ShARc: Shape and Appearance Recognition for Person Identification In-the-wild
It addresses the problem of identifying individuals in uncontrolled environments for biometric analysis, with incremental advancements in feature aggregation.
The paper tackles person identification in unconstrained video by proposing ShARc, a multimodal approach that uses 3-D body shape, pose, and appearance, achieving significant improvements over state-of-the-art methods on datasets like CCVID, MEVID, and BRIAR.
Identifying individuals in unconstrained video settings is a valuable yet challenging task in biometric analysis due to variations in appearances, environments, degradations, and occlusions.
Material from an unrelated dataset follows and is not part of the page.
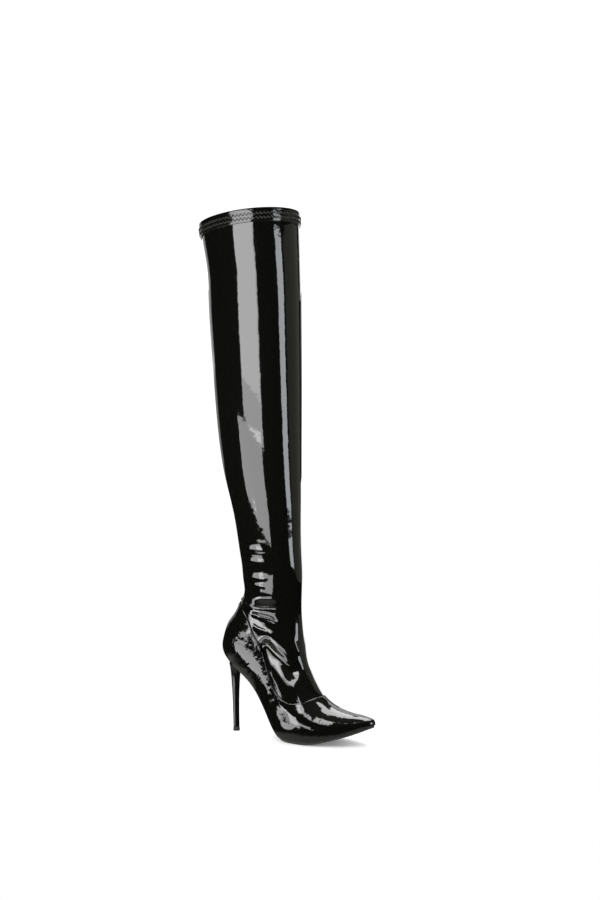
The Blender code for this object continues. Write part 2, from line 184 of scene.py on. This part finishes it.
INNER_SHIFT = (3, 4)              # how far a fold of the inner side lies further front and further up
INNER_WIDTH = 1.1                 # its width and height, as shares of those of the outer side
INNER_HEIGHT = 0.9
NO_FADE = (1e-6, 1e-6)


def nearest_on_path(places, path):
    """Distance from each place to a path, how far along the path that is, from 0 to 1, and the spot there."""
    path = np.array(path, float)
    lengths = np.linalg.norm(np.diff(path, axis=0), axis=1)
    starts = np.concatenate([[0], np.cumsum(lengths)])
    best = np.full(len(places), np.inf)
    along = np.zeros(len(places))
    spots = np.zeros_like(places)
    for i, length in enumerate(lengths):
        way = (path[i + 1] - path[i]) / length
        share = np.clip((places - path[i]) @ way, 0, length)
        spot = path[i] + share[:, None] * way
        far = np.linalg.norm(places - spot, axis=1)
        closer = far < best
        best[closer] = far[closer]
        along[closer] = (starts[i] + share[closer]) / starts[-1]
        spots[closer] = spot[closer]
    return best, along, spots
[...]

In this paper, we present ShARc, a multimodal approach for video-based person identification in uncontrolled environments that emphasizes 3-D body shape, pose, and appearance. We introduce two encoders: a Pose and Shape Encoder (PSE) and an Aggregated Appearance Encoder (AAE). PSE encodes the body shape via binarized silhouettes, skeleton motions, and 3-D body shape, while AAE provides two levels of temporal appearance feature aggregation: attention-based feature aggregation and averaging aggregation. For attention-based feature aggregation, we employ spatial and temporal attention to focus on key areas for person distinction. For averaging aggregation, we introduce a novel flattening layer after averaging to extract more distinguishable information and reduce overfitting of attention. We utilize centroid feature averaging for gallery registration. We demonstrate significant improvements over existing state-of-the-art methods on public datasets, including CCVID, MEVID, and BRIAR.